No “universal, all purpose” algorithm found that knowledge.
I should probably give you some proper feedback, as well as caustic comments. The intelligence subdivision looks useful and interesting—though innate intelligence is usually referred to as being ‘instinctual’.
However, I was less impressed with the idea that the concept of intelligence lies somewhere between a category error and a fallacy of compression.
Okay, thanks for the proper feedback :-)
And I may be more leaning toward the “fallacy of compression” side, I’ll grant that. But I don’t see how you’d disagree with it since you find the subdivision I outlined to have some potential. If people are unknowingly shifting between two very different meanings of intelligence, that certainly is a fallacy of compression.
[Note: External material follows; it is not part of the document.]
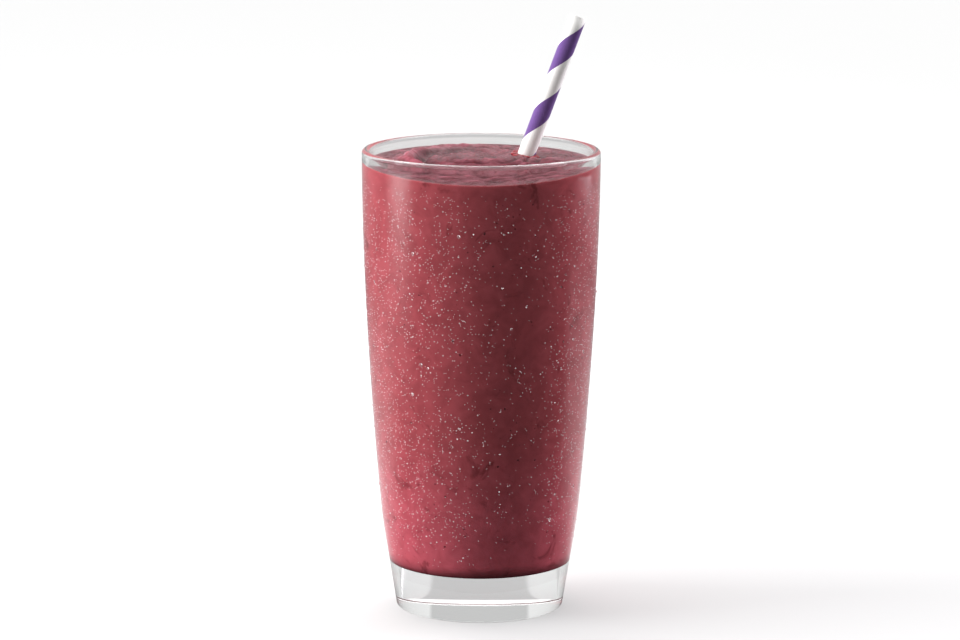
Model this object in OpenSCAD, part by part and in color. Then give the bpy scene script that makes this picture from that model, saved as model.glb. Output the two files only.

Another point: I’m not sure your description of AIXI is particularly great. AIXI works where Solomonoff induction works. Solomonoff induction works pretty well in this world. It might not be perfect—due to reference machine issues—but it is pretty good. AIXI would work very badly in worlds where Solomonoff induction was a misleading guide to its sense data. Its performance in this world doesn’t suffer through trying to deal with those worlds—since in those worlds it would be screwed.
Well, actually you’re highlighting the issue I raised in my first post: computable approximations of Solomonoff induction work pretty well … when fed useful priors! But those priors come from a lot of implicit knowledge about the world that skips over an exponentially large number of shorter hypotheses by the time you get to applying it to any specific problem.
AIXI (and computable approximations), starting from a purely Occamian prior, is stuck iterating through lots of generating functions before it gets to the right one—unfeasably long. To speed it up you have to feed it knowledge you gained elsewhere (and of course, find a way to represent that knowledge). But at that point, your prior includes a lot more than a penalty for length!